Friday, December 30, 2011

The year that was - 2011

It is that time of the year when newspapers and magazines start listing the major events of the year that is coming to a close. Usually there is a list of famous people who passed on - this year has seen a lot of departures in the arts in India, Bhimsen Joshi, Jagjit Singh, Dev Anand, MF Husain, Shammi Kapoor, to mention a few. There are lists of victories, usually in the sports arena. And there are other significant catastrophes, some made by nature like earthquakes and other made by man like the stock market roller coaster.

I like to personally take stock of what the year means to me, not just what has come my way but what I have done with what I have received. When I look back at 2011, it does not seem very momentous when viewed from an "outside-in" perspective. For example, by the time December 2010 arrived, I had moved into my own apartment and booked my new car. I had handled work and home admirably even tending to my father after his heart attack in the same months that saw much personal and professional movement.

In contrast, 2011 has been a tame year (or is it lame year?). I continue to live in the same apartment without making any significant changes to my living space. I drive my new car with pride and sold the old one after much personal sentimental trauma for letting it go. My work has not changed drastically nor has my bank balance. My daughter is a year older and fully immersed in "teenager-hood" if there is such a word. Nothing too striking.

But if I look from the inside-out, it has been a year of major shifts. I went into a prolonged state of "status quo" with not much work lining up professionally. I struggled hard with the idea of keeping my work life the same or growing the business. I took to meditation in a big way. I went on a couple of lovely holidays. I started learning music once more. I learnt to take things lightly and made progress towards going with the flow. I learnt to trust my intuition in making major decisions without analyzing options to death, as I was used to doing.

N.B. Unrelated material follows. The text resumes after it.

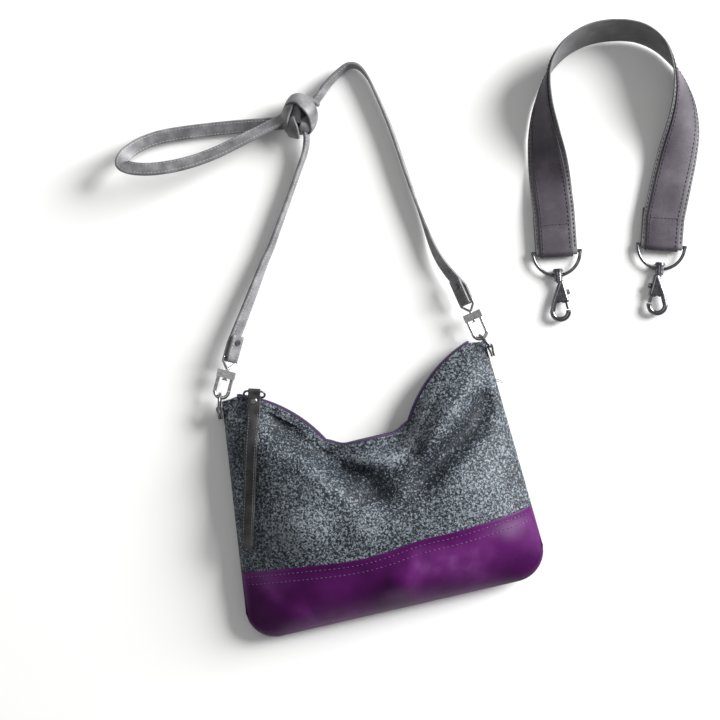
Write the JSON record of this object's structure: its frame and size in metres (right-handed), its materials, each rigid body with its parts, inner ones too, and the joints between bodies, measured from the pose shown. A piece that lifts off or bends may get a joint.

I read some lovely books, made new friends. I watched a few good movies but attended several wonderful live performances including the dance festival, the German philharmonic, Runa Laila and many others. I attended a couple of weddings. I bought expensive jewelry (quite scary). I ventured into new territory in the kitchen by making avakai this summer. I was thrilled to be invited to give the keynote address at a symposium to encourage women scientists. I got new clients and secured new business and referrals from existing ones. I mentored some and took advice from others. I gave freely and gratefully received help when I needed it.

I grew as a person. I made peace with myself on many counts.

But just as the newspaper will once again start printing the daily news from January first, so will life go on, one day at a time. The end of the year offers on opportunity to pause, to briefly reflect on the path we have traveled, to observe the milestones we have passed. But our work is to move on. To travel, to grow, to achieve.